ECLI:NL:OGEAA:2019:41
Gerecht in Eerste Aanleg van Aruba
- Eerste aanleg - enkelvoudig
- Rechtspraak.nl
Teruggave griffierechten na verlening tijdelijke verblijfsvergunning
In deze zaak heeft het Gerecht in Eerste Aanleg van Aruba op 21 januari 2019 uitspraak gedaan in een beroep op basis van de Landsverordening Administratieve Rechtspraak (Lar). Appellant, vertegenwoordigd door mr. D.G. Kock, had bezwaar gemaakt tegen de afwijzing van zijn verzoek om een tijdelijke verblijfsvergunning door de Minister van Justitie, Veiligheid en Integratie, vertegenwoordigd door mr. N.R. Sneek. De afwijzing vond plaats op 14 maart 2018, waarna appellant op 21 maart 2018 bezwaar indiende. Op 27 juni 2018 werd beroep ingesteld wegens het uitblijven van een beslissing op het bezwaar. Op 15 oktober 2018 verleende de verweerder alsnog de gevraagde vergunning, wat leidde tot de vraag of het beroep nog ontvankelijk was.
Tijdens de zitting op 3 december 2018 verzocht appellant om de vergunning te verlenen en dat de zaak geen doorgang meer behoefde. Het gerecht oordeelde dat het belang van het beroep was komen te vervallen, aangezien de vergunning inmiddels was verleend. Appellant verzocht ook om teruggave van het betaalde griffierecht. Het gerecht oordeelde dat, nu de bestreden beschikking was ingetrokken, er aanleiding was om het griffierecht terug te geven op basis van artikel 30, tweede lid, van de Lar.
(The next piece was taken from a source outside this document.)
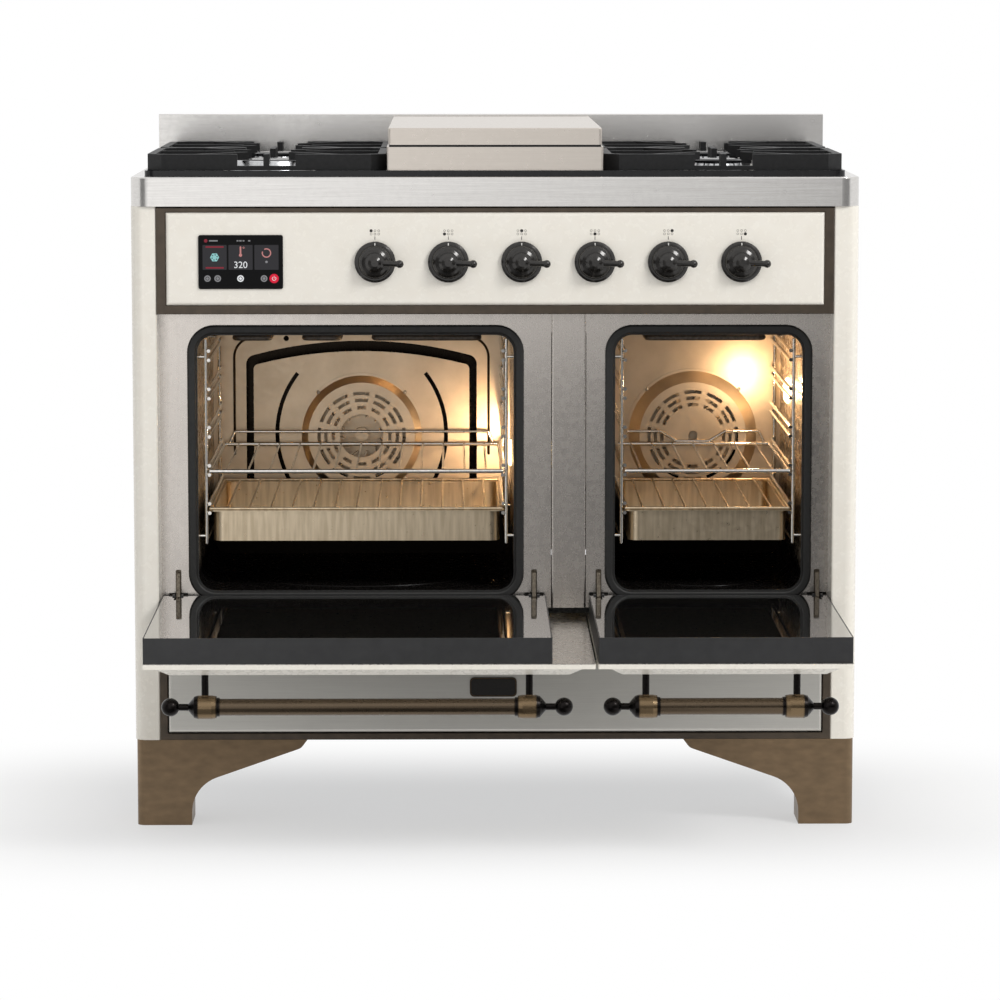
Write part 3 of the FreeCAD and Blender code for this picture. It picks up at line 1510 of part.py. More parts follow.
save("oven_elements", *[e for oven in ovens for e in oven_element(oven)])
save("oven_lamps", *[oven_lamp(oven) for oven in ovens])
save("hinge_receivers", *[hinge_receiver(arm) for oven in ovens for arm in oven["arms"]])

save("control_fascia", control_fascia())
save("touch_display", touch_display())
save("gas_manifold", gas_manifold())
for k, x in enumerate(knob_xs()):
    save("knob_" + str(k + 1), knob(x))

save("hob_top", hob_top())
save("hob_tray", hob_tray())
bases = [burner_base(x, y, r, low=x == 0.0) for x, y, r in burners()]
save("burner_bases", *(bases + [wok_ring()]))
save("burner_caps", *[burner_cap(x, y, r, low=x == 0.0) for x, y, r in burners()])
front_span = (front + support_front_y, front + support_mid_y - 0.5)
rear_span = (front + support_mid_y + 0.5, front + support_rear_y)
for place, span, burner_y in (("front", front_span, burner_front_y), ("rear", rear_span, burner_rear_y)):
    support = pan_support((support_inner_x, support_outer_x), span, front + burner_y)
    save("pan_support_right_" + place, support)
    save("pan_support_left_" + place, mirrored(support))
save("griddle_plate", griddle_plate())
save("griddle_lid", griddle_lid())
save("backguard", backguard())

save("drawer_box", drawer_box())
save("drawer_front", drawer_front())
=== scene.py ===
import math

import bmesh
import bpy
import numpy as np
from mathutils import Matrix, Vector


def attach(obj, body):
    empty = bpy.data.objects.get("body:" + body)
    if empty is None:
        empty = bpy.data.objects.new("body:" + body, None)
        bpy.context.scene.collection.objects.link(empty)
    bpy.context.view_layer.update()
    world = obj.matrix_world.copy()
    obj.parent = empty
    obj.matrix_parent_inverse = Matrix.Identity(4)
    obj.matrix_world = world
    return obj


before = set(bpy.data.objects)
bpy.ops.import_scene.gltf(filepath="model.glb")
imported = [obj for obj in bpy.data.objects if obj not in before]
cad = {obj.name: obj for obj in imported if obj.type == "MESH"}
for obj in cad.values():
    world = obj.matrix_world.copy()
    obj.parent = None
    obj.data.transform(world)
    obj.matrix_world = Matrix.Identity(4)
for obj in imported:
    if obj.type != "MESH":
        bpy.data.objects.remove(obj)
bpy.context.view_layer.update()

print("frame loaded:", len(cad), "nodes")

# places on the cooker that the added pieces stand on, in metres
cooker = {
    "front": -0.1305,
    "fasciaFace": -0.1325,
    "drawerFace": -0.1345,
    "frameFace": -0.0755,
    "backFace": 0.4695,
    "knobHeight": 0.784,
    "knobs": [-0.165 + 0.1005 * k for k in range(6)],
    "trayFloor": 0.902,
}


# ---- helpers for meshes ----

def gridFaces(rows, columns, closedRows=False, closedColumns=False):
    # every cell of a grid of points as one face of four corners
    r = np.arange(rows if closedRows else rows - 1)
    c = np.arange(columns if closedColumns else columns - 1)
    a, b = np.meshgrid(r, c, indexing="ij")
    nextA, nextB = (a + 1) % rows, (b + 1) % columns
    corners = [(a, b), (a, nextB), (nextA, nextB), (nextA, b)]
    return np.stack([row * columns + column for row, column in corners], -1).reshape(-1, 4)


def turnedShape(profile, at, direction, count=32):
    # radius and height pairs turned about an axis: point = at + height * axis + radius * (cos, sin) across it
    profile = np.asarray(profile, float)
    axis = np.asarray(direction, float)
    axis = axis / np.linalg.norm(axis)
    helper = np.array([1.0, 0, 0]) if abs(axis[0]) < 0.9 else np.array([0, 1.0, 0])
    side = np.cross(axis, helper)
    side = side / np.linalg.norm(side)
    other = np.cross(axis, side)
    angle = np.linspace(0, 2 * math.pi, count, endpoint=False)
    across = np.cos(angle)[:, None] * side + np.sin(angle)[:, None] * other
    points = np.asarray(at, float) + profile[:, None, 1:2] * axis + profile[:, None, 0:1] * across[None]
    return points.reshape(-1, 3), gridFaces(len(profile), count, closedColumns=True).tolist()


def flatShape(outline, y, depth):
    # an outline of x and z points seen from the front, as a thin slab from y back to y + depth
    outline = np.asarray(outline, float)
    n = len(outline)
    near = np.column_stack([outline[:, 0], np.full(n, y), outline[:, 1]])
    far = near + [0, depth, 0]
    i = np.arange(n)
    sides = np.column_stack([i, (i + 1) % n, (i + 1) % n + n, i + n])
    return np.vstack([near, far]), [i.tolist(), (i + n)[::-1].tolist()] + sides.tolist()


def bandShape(inner, outer, y, depth):
    # the flat band between two outlines of as many points each, as a slab
    n = len(inner)
    rings = []
    for outline, place in ((outer, y), (inner, y), (inner, y + depth), (outer, y + depth)):
        outline = np.asarray(outline, float)
        rings.append(np.column_stack([outline[:, 0], np.full(n, place), outline[:, 1]]))
    return np.vstack(rings), gridFaces(4, n, closedRows=True, closedColumns=True).tolist()


def disc(x, z, radius, count=28, start=0.0, end=2 * math.pi):
    # points on a circle, or on an arc of it
    whole = abs(end - start - 2 * math.pi) < 1e-9
    angle = np.linspace(start, end, count, endpoint=not whole)
    return np.column_stack([x + radius * np.cos(angle), z + radius * np.sin(angle)])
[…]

De rechter verklaarde het beroep niet-ontvankelijk en gelastte de teruggave van het griffierecht van Afl. 25 aan appellant. De uitspraak werd gedaan door mr. M. Soffers en is openbaar uitgesproken op 21 januari 2019. Beide partijen hebben de mogelijkheid om binnen zes weken hoger beroep in te stellen bij het Gemeenschappelijk Hof van Justitie.